Written instruction: Search the material below for the word "picture" and copy every line in which it occurs.
--- Start of Data provided ---
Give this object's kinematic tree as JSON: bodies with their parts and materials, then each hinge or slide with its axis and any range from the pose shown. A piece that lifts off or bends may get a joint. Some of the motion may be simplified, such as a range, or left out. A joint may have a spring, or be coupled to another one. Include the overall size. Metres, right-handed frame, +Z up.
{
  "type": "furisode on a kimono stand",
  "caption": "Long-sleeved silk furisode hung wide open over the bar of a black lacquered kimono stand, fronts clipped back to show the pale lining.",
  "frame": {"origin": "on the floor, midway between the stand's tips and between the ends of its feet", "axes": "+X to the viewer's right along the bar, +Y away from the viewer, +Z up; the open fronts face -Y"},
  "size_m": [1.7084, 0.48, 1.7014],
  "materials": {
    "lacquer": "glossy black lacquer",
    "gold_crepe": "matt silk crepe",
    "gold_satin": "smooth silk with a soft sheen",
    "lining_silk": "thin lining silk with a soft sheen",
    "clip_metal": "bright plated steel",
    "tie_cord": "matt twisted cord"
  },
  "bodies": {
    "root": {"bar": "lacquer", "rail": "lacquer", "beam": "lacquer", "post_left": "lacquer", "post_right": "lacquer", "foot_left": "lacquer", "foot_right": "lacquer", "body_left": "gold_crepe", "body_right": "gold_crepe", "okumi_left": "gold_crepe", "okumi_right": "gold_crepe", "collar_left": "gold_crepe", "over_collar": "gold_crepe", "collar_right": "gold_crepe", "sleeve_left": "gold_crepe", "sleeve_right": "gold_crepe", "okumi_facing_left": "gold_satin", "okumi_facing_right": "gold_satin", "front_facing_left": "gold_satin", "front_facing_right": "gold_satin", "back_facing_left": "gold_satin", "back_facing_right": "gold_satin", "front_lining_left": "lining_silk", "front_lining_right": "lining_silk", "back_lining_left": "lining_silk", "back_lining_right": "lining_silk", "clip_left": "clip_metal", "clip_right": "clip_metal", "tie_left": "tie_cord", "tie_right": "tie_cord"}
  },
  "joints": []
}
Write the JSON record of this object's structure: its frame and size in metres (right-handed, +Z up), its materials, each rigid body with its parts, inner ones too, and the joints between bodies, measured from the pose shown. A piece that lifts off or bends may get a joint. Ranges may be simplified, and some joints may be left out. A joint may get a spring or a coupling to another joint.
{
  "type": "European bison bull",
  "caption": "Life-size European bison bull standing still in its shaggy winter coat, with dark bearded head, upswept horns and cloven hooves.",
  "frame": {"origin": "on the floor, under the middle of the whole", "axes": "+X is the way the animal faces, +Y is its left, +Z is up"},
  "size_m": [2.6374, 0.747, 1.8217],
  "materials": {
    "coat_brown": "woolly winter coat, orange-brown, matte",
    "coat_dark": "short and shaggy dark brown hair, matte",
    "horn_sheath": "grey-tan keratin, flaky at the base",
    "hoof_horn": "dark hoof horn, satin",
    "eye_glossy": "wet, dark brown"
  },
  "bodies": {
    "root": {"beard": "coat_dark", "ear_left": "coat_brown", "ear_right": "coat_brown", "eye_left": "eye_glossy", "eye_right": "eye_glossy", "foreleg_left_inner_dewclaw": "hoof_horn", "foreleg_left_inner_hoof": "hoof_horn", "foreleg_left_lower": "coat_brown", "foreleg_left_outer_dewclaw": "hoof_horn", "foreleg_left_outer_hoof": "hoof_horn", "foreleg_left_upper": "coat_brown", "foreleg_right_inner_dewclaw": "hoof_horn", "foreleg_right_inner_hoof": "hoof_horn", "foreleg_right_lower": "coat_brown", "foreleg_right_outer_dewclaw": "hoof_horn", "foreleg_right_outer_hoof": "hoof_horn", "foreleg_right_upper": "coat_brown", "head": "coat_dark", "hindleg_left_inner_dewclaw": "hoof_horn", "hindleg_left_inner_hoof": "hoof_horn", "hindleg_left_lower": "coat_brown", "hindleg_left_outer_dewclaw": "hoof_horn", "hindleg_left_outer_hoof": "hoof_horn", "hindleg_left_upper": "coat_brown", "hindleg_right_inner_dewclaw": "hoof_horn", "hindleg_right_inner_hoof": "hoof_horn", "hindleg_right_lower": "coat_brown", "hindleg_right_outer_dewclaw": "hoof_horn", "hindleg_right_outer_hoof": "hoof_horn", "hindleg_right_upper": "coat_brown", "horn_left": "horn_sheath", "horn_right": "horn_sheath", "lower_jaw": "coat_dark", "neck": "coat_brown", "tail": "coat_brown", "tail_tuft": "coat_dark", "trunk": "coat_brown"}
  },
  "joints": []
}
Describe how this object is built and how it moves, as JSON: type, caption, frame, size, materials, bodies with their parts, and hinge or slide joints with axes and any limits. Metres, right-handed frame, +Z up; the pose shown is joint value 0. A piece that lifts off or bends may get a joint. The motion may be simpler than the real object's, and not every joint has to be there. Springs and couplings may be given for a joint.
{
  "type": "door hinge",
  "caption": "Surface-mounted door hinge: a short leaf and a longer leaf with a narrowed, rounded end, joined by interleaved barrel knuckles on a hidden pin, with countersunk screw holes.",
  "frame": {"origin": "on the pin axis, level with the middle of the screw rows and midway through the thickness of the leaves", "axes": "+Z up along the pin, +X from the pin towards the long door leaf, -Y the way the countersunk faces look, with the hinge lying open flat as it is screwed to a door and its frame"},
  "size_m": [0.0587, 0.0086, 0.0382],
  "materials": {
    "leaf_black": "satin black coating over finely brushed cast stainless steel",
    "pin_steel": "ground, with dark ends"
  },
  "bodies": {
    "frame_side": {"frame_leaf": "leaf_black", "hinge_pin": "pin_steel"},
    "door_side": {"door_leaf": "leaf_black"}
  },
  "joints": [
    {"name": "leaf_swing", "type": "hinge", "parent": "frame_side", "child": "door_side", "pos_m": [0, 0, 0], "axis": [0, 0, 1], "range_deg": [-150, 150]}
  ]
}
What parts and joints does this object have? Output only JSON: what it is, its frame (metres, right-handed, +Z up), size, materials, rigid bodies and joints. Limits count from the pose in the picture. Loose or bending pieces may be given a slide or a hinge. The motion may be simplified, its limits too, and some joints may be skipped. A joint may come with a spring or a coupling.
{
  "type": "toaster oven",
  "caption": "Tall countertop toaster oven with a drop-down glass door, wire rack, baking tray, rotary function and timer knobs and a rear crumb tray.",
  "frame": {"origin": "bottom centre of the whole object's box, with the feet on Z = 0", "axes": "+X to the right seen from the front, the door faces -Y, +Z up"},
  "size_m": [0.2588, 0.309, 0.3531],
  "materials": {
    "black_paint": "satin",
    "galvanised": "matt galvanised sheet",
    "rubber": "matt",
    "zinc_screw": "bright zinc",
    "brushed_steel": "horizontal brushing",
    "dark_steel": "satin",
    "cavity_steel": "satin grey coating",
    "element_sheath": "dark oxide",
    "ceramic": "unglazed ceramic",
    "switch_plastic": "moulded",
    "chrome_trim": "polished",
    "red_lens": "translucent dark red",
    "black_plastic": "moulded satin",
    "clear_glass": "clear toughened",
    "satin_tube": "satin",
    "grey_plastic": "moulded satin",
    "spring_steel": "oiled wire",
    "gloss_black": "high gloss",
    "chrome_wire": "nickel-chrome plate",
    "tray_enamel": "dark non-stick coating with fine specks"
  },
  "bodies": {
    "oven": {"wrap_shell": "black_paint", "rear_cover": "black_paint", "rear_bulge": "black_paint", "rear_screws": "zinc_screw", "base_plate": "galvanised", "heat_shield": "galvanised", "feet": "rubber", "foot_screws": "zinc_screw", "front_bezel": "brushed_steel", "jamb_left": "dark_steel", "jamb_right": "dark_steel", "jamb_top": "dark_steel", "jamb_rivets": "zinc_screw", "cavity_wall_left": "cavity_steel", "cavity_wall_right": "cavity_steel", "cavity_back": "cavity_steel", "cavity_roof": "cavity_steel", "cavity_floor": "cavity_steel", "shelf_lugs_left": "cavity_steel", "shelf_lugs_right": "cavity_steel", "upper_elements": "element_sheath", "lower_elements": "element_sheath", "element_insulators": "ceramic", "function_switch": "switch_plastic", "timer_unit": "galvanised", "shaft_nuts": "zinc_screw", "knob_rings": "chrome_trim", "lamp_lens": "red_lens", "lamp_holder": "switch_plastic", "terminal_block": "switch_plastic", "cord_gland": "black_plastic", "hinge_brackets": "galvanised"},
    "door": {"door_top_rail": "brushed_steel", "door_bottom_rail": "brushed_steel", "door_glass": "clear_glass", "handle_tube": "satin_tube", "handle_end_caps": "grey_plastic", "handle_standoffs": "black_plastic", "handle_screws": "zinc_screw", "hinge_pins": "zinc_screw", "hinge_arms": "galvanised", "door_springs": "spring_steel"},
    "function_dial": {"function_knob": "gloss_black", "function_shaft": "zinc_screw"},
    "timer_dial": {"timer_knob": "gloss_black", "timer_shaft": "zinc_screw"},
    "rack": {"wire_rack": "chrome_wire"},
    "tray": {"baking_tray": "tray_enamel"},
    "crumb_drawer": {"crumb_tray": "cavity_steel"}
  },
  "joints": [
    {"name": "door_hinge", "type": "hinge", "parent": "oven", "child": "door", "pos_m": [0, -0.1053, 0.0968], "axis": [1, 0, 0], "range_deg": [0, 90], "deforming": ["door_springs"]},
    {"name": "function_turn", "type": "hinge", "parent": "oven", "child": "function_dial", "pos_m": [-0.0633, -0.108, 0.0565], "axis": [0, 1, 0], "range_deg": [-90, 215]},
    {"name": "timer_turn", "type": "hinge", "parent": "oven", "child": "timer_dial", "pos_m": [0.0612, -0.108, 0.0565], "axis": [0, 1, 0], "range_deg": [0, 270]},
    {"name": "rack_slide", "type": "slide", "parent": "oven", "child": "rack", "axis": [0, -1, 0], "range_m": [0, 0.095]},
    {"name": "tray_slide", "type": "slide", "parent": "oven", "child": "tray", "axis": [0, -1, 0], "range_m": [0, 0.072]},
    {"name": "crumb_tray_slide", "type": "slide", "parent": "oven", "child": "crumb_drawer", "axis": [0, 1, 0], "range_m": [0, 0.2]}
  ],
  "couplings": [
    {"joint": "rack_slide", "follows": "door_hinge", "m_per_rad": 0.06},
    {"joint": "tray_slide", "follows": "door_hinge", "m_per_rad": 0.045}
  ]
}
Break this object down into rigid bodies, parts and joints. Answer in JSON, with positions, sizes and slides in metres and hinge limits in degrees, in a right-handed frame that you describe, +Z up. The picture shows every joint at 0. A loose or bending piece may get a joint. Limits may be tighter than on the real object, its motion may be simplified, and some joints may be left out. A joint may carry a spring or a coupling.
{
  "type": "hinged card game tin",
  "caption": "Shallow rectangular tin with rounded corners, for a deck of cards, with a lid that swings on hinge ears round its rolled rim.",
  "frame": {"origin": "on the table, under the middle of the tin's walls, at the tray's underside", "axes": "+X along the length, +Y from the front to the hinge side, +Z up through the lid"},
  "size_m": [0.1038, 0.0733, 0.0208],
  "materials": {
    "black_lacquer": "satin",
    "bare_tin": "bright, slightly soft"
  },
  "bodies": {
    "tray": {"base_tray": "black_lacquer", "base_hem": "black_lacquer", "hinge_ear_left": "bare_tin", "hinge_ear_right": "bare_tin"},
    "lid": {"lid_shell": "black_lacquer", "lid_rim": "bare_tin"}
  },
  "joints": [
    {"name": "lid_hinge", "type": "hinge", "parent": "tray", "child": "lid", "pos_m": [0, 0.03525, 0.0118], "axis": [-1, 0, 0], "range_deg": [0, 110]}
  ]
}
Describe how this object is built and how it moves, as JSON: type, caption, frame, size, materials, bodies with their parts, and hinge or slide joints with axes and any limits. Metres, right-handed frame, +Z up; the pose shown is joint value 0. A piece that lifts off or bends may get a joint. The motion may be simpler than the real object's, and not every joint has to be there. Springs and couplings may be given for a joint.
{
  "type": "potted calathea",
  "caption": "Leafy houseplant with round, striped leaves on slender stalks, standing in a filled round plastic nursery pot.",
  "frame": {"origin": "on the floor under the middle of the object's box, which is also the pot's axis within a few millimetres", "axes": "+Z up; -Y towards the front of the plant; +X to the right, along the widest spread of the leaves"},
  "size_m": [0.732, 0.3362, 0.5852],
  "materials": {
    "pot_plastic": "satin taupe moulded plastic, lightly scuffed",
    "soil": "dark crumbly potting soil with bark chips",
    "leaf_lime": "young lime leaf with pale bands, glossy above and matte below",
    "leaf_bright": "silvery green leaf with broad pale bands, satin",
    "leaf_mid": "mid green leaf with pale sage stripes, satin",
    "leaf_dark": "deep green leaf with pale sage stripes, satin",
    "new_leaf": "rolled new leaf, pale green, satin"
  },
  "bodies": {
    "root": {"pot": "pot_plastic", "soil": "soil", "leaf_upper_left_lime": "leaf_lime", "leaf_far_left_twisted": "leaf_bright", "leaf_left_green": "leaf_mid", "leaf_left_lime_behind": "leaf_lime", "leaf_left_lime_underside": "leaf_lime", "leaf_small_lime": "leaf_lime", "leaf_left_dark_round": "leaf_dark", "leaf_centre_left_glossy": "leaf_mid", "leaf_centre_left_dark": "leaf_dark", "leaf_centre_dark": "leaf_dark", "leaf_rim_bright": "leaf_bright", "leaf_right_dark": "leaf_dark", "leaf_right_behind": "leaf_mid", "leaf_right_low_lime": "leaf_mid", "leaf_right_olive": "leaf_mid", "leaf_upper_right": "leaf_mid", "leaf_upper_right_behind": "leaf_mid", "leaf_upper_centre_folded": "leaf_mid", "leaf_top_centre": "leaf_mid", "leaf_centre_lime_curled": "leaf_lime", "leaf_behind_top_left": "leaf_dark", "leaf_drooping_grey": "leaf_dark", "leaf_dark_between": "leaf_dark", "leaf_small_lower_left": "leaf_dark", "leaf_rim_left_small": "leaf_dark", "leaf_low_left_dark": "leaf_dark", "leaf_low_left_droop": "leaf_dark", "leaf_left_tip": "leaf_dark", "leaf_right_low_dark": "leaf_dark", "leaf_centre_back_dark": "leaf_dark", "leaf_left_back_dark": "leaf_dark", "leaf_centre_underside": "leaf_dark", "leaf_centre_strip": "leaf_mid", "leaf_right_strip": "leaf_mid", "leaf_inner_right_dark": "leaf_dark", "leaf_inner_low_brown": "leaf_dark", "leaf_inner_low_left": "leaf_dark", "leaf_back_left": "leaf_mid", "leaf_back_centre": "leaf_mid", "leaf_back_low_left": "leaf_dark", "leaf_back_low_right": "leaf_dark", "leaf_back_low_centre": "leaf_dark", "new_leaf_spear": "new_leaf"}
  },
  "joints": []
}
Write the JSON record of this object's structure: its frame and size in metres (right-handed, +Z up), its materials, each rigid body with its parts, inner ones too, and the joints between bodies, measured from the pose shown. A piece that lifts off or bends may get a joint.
--- End of Data provided ---
Task answer:
What parts and joints does this object have? Output only JSON: what it is, its frame (metres, right-handed, +Z up), size, materials, rigid bodies and joints. Limits count from the pose in the picture. Loose or bending pieces may be given a slide or a hinge. The motion may be simplified, its limits too, and some joints may be skipped. A joint may come with a spring or a coupling.
Break this object down into rigid bodies, parts and joints. Answer in JSON, with positions, sizes and slides in metres and hinge limits in degrees, in a right-handed frame that you describe, +Z up. The picture shows every joint at 0. A loose or bending piece may get a joint. Limits may be tighter than on the real object, its motion may be simplified, and some joints may be left out. A joint may carry a spring or a coupling.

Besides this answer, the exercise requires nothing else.